THE REQUEST: Return exactly and only these lines: the first of the listing through the one containing "NAIL_ROOM = 0.5".

-=-=-=-=-

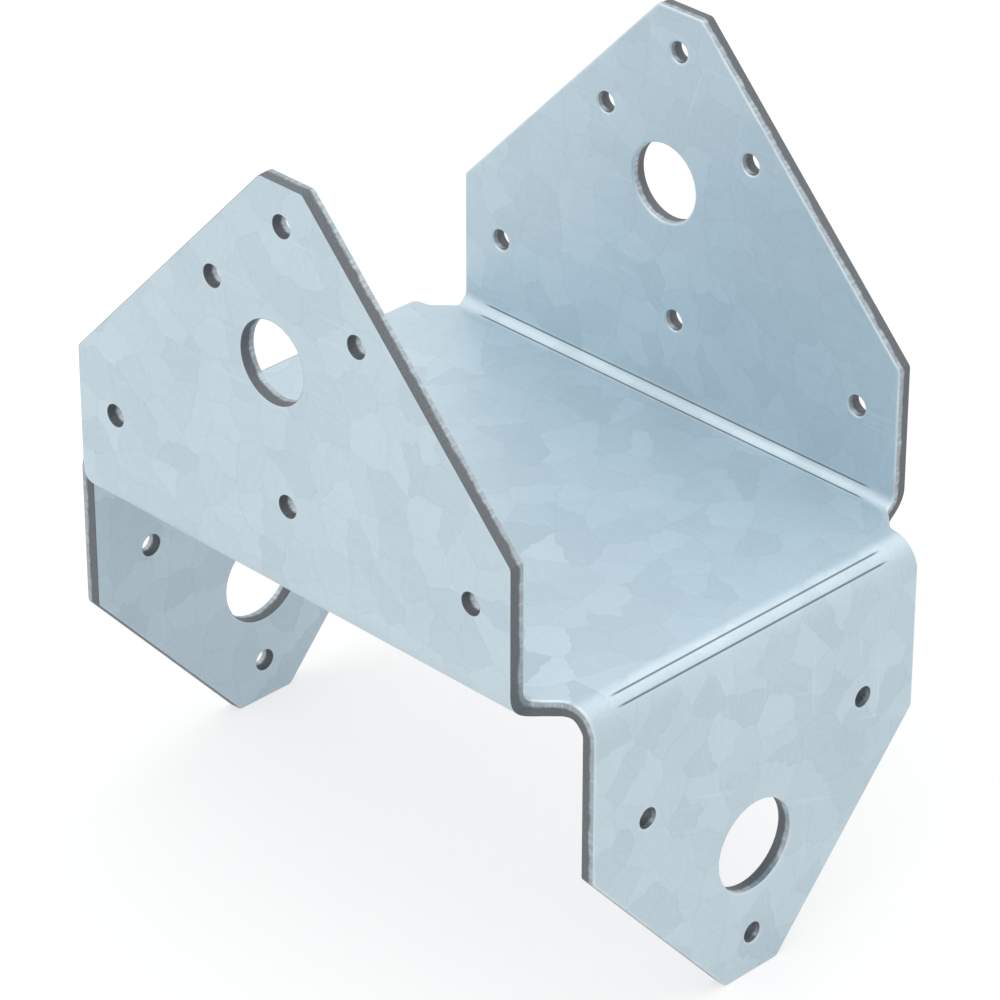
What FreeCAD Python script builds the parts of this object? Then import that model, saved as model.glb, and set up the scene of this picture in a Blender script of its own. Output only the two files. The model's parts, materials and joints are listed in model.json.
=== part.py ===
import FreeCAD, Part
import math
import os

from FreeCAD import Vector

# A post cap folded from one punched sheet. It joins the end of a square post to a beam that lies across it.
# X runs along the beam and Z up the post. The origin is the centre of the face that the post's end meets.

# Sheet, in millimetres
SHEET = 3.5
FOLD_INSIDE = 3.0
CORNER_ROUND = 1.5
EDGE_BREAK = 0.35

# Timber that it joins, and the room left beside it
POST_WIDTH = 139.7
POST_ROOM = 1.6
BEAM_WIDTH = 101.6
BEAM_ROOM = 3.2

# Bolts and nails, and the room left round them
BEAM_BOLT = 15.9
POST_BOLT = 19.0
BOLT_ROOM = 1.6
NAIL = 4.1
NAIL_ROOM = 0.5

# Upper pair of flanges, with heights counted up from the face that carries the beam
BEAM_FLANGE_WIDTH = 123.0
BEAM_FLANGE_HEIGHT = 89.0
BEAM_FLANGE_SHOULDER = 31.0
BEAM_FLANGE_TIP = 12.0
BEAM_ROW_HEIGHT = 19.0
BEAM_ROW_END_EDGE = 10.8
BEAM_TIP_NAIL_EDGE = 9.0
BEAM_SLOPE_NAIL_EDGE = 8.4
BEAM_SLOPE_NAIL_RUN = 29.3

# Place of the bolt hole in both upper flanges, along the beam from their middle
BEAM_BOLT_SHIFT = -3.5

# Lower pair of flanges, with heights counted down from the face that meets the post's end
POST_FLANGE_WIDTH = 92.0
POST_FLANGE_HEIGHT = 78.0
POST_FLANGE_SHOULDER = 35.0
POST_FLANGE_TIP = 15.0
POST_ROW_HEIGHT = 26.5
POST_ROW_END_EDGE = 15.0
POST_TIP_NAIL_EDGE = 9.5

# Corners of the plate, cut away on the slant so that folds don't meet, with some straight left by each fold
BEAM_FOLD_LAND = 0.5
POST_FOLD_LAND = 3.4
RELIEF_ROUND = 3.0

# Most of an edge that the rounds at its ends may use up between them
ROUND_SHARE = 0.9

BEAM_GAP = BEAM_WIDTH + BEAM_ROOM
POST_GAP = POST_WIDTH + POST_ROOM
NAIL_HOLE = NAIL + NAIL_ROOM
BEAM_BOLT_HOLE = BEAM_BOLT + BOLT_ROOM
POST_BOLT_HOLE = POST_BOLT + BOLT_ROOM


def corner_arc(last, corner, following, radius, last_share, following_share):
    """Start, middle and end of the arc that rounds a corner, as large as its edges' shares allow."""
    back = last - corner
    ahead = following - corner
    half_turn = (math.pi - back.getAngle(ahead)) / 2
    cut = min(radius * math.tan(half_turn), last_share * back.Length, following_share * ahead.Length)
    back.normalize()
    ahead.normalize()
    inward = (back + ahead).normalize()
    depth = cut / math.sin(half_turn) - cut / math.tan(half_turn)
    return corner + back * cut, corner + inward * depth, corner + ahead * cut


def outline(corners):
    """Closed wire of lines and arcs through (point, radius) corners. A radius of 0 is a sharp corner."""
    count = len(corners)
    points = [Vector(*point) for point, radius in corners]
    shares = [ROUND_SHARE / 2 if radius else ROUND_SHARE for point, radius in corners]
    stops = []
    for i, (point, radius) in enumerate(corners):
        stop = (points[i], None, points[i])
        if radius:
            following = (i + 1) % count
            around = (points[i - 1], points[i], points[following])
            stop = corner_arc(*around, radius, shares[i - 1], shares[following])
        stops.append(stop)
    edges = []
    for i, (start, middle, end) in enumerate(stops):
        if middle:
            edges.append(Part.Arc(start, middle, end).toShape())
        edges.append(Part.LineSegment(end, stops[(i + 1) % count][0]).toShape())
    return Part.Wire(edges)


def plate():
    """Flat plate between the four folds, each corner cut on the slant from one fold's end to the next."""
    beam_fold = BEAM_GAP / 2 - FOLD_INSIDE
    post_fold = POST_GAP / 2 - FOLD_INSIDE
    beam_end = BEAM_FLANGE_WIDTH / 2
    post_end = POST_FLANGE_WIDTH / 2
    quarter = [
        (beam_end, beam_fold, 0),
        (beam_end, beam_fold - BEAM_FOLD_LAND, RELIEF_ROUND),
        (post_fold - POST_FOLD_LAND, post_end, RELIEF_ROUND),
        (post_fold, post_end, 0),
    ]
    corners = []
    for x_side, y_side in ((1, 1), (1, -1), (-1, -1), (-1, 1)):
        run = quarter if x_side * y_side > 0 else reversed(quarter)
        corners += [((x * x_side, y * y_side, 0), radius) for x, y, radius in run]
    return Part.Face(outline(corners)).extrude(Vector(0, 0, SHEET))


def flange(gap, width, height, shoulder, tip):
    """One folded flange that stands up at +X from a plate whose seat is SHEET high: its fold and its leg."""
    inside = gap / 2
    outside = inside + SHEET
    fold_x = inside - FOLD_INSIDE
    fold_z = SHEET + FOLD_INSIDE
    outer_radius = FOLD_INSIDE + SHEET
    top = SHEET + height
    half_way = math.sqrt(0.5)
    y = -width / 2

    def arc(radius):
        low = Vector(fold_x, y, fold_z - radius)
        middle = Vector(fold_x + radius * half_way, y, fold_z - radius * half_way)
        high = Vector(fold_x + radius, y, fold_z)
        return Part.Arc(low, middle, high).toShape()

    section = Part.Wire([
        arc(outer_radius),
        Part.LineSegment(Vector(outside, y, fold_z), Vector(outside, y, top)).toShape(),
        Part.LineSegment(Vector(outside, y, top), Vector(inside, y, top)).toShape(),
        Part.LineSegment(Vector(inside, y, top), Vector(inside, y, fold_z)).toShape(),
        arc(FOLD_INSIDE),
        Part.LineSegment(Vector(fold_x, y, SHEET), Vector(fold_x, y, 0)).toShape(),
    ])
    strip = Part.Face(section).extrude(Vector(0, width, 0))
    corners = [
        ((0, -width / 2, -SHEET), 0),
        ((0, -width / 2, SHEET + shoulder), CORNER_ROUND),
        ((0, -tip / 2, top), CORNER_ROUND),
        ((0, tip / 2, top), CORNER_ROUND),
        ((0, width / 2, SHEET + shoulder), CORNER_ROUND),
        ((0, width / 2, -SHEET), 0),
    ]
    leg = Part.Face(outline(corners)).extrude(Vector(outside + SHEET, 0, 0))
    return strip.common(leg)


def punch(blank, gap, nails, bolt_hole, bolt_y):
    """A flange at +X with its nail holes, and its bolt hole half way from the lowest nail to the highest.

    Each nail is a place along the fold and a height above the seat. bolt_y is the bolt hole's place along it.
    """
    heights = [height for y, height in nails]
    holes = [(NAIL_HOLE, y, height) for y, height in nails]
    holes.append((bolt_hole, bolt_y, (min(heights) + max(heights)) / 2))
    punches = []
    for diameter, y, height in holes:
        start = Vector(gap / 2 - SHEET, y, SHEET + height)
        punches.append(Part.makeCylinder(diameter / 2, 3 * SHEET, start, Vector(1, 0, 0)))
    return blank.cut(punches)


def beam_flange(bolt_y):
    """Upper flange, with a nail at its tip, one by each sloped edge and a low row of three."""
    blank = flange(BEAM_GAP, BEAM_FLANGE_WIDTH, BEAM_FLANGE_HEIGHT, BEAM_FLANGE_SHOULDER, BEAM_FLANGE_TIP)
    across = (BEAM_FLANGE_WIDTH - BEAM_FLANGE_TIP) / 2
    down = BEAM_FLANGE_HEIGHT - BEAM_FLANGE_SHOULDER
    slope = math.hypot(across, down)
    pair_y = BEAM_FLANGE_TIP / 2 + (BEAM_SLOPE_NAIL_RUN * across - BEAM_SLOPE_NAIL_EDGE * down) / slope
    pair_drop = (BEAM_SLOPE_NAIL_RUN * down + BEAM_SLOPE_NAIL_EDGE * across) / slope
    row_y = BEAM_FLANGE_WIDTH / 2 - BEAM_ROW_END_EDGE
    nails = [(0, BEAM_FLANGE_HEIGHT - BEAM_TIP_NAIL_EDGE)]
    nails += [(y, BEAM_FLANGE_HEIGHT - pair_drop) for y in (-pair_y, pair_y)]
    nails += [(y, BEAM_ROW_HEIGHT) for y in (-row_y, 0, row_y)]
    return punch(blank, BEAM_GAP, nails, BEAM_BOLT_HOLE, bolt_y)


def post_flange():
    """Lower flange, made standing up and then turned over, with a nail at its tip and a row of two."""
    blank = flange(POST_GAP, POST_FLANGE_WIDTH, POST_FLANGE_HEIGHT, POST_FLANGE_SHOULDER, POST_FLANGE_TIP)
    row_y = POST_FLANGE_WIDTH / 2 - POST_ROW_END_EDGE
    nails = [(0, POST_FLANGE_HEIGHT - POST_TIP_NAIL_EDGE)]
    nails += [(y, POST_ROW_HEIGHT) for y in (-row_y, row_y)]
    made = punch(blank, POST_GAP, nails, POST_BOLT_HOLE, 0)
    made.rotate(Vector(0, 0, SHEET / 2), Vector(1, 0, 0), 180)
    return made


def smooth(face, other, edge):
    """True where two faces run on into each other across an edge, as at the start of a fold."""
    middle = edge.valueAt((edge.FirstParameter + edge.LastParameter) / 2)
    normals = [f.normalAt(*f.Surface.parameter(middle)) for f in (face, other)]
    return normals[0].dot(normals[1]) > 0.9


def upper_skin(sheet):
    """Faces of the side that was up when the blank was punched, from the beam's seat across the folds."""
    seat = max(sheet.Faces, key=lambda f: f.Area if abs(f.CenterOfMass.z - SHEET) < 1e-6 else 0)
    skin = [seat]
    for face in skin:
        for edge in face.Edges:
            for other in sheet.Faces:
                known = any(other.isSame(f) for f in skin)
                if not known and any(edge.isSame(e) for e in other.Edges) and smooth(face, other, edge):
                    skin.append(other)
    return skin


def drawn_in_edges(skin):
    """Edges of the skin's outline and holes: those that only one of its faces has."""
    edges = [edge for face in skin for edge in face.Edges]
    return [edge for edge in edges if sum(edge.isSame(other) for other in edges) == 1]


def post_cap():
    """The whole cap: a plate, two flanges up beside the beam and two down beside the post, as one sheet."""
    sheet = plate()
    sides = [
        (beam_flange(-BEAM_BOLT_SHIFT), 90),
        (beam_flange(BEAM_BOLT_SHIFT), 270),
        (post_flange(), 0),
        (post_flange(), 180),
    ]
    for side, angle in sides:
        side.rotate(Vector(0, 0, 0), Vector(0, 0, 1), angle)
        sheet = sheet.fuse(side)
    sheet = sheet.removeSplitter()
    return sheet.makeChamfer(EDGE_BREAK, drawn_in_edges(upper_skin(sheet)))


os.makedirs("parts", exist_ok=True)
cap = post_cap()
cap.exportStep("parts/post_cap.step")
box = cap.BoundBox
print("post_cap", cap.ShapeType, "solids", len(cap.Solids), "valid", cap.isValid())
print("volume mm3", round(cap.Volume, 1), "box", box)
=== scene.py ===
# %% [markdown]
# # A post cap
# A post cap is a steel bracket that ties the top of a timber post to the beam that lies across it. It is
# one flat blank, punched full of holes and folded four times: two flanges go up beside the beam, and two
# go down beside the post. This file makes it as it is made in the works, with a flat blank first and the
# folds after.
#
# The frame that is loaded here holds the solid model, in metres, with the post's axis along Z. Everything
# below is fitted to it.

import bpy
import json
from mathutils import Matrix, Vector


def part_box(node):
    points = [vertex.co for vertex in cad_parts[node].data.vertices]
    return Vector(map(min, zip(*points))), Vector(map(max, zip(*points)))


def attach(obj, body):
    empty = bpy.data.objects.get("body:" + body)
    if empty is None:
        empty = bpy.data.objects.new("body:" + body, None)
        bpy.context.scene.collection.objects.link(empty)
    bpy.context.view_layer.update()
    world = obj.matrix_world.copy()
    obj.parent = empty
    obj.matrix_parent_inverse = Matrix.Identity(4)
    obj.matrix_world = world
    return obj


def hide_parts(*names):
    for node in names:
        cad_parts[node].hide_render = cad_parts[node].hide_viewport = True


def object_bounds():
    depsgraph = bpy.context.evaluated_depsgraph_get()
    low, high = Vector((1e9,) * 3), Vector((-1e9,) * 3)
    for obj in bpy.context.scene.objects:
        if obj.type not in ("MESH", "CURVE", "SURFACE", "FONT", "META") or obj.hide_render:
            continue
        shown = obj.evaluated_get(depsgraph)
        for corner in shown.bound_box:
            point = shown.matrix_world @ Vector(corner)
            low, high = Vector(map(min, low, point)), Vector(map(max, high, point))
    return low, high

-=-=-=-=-

RESPONSE TO THIS EXERCISE:
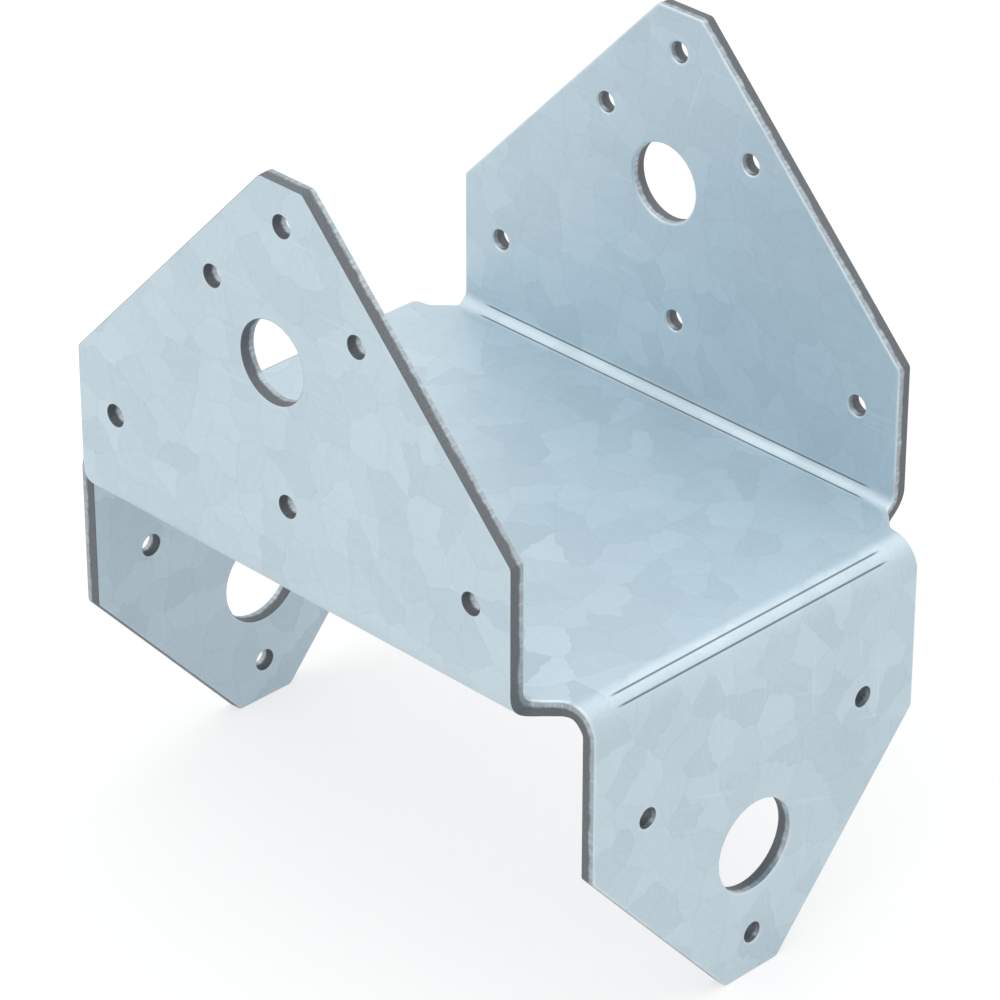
What FreeCAD Python script builds the parts of this object? Then import that model, saved as model.glb, and set up the scene of this picture in a Blender script of its own. Output only the two files. The model's parts, materials and joints are listed in model.json.
=== part.py ===
import FreeCAD, Part
import math
import os

from FreeCAD import Vector

# A post cap folded from one punched sheet. It joins the end of a square post to a beam that lies across it.
# X runs along the beam and Z up the post. The origin is the centre of the face that the post's end meets.

# Sheet, in millimetres
SHEET = 3.5
FOLD_INSIDE = 3.0
CORNER_ROUND = 1.5
EDGE_BREAK = 0.35

# Timber that it joins, and the room left beside it
POST_WIDTH = 139.7
POST_ROOM = 1.6
BEAM_WIDTH = 101.6
BEAM_ROOM = 3.2

# Bolts and nails, and the room left round them
BEAM_BOLT = 15.9
POST_BOLT = 19.0
BOLT_ROOM = 1.6
NAIL = 4.1
NAIL_ROOM = 0.5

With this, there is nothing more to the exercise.